Fauda Season 2 maintains its exciting pace right through to the conclusion

Right up to the last moments of the last (12th) episode in Season 2, the Israeli Netflix series Fauda maintains its tension, excitement, and complexity, holding us from start to finish. This series has been criticized by all sides and Israel-Arab conflict, which probably means it's doing something right: Many Israelis apparently see it as too sympathetic to the Palestinian families, showing their family life and making them modern and human (imagine that!), while Palestinians see it as a glorification of the Israeli special forces, always depicting the Israelis as on the side of peace and justice while the Palestinian are radical, fanatic killers. Well, yes, it is an Israeli production after all - and we do see terrorism at its worst - beheading a civilian and thinking nothing of putting children in mortal danger.

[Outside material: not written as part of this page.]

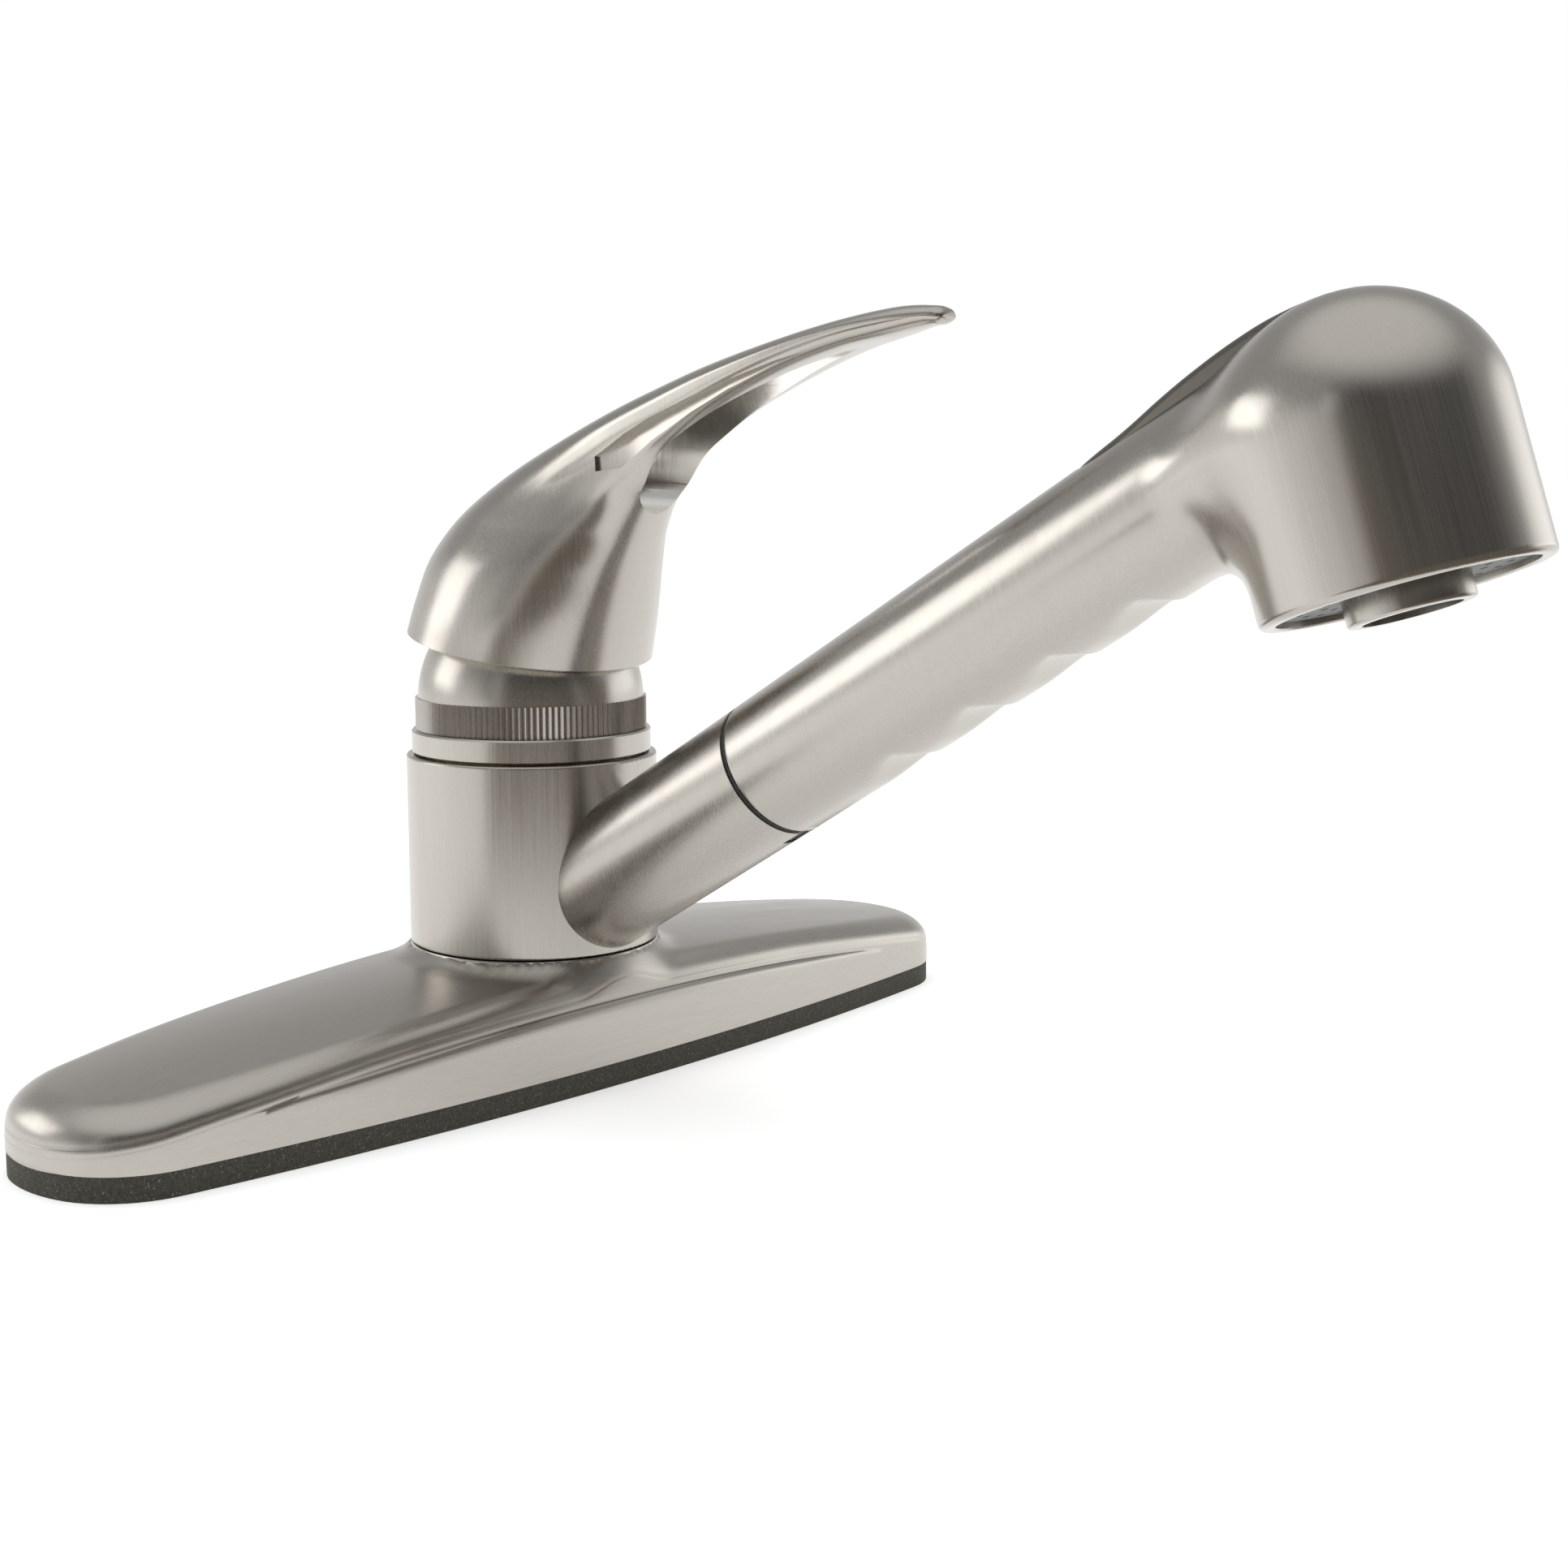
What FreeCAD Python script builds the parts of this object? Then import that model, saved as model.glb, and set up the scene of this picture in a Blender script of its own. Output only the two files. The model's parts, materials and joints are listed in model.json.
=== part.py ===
"""Single-lever kitchen faucet with a pull-out spray head, on a long deck plate.

Origin: on the deck surface, under the hub axis. +X runs along the deck plate, -Y points at the user,
+Z is up. Lengths are in millimetres. Every node is written to parts/NODE.step.
"""
import FreeCAD, Part
import os
from math import atan2, cos, hypot, pi, radians, sin, sqrt

os.makedirs("parts", exist_ok=True)

V = FreeCAD.Vector
UP = V(0, 0, 1)
ACROSS = V(1, 0, 0)

# ---- driving dimensions -------------------------------------------------------------------------
# deck plate
plate_half_length = 130.0
plate_half_width = 31.7
plate_side_radius = 796.0
plate_end_radius = 33.7
plate_corner_radius = 21.0
gasket_height = 5.2
plate_wall = 2.8
plate_ledge_height = 19.0
plate_ledge_inset = 1.4
plate_top_height = 27.6
plate_slope = 0.030
plate_sag = 0.00045
plate_crown = 2.5
plate_edge_fillet = 5.0
plate_tallest = 60.0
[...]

Yet you also have to give the series props for depicting Israeli interrogations as nauseatingly brutal, for showing schisms within the Palestinian cause (much of Season 2 is about rivalry between Hamas and the far more radical ISIS), and for giving some sense of the daily family life on both sides of the divide. The Palestinian characters, however, are rarely if ever sympathetic: Compar w/ the Sopranos and The Wire, both of which made the traditional "bad guys" into Attractive, likable, sympathetic lead characters, without turning a blind eye to their violence, corruption, and contempt for the law. Fauda is headed for Season 3, which reports say will be more for an international audience (good idea, as this series could be more popular were it more accessible - some of the internecine warfare of the first two seasons can be a challenge to keep straight), and I hope it continues w/ the great production values: Few series have been so successful in depicting chases, arrests, interrogations, ambushes, and small-scale military action.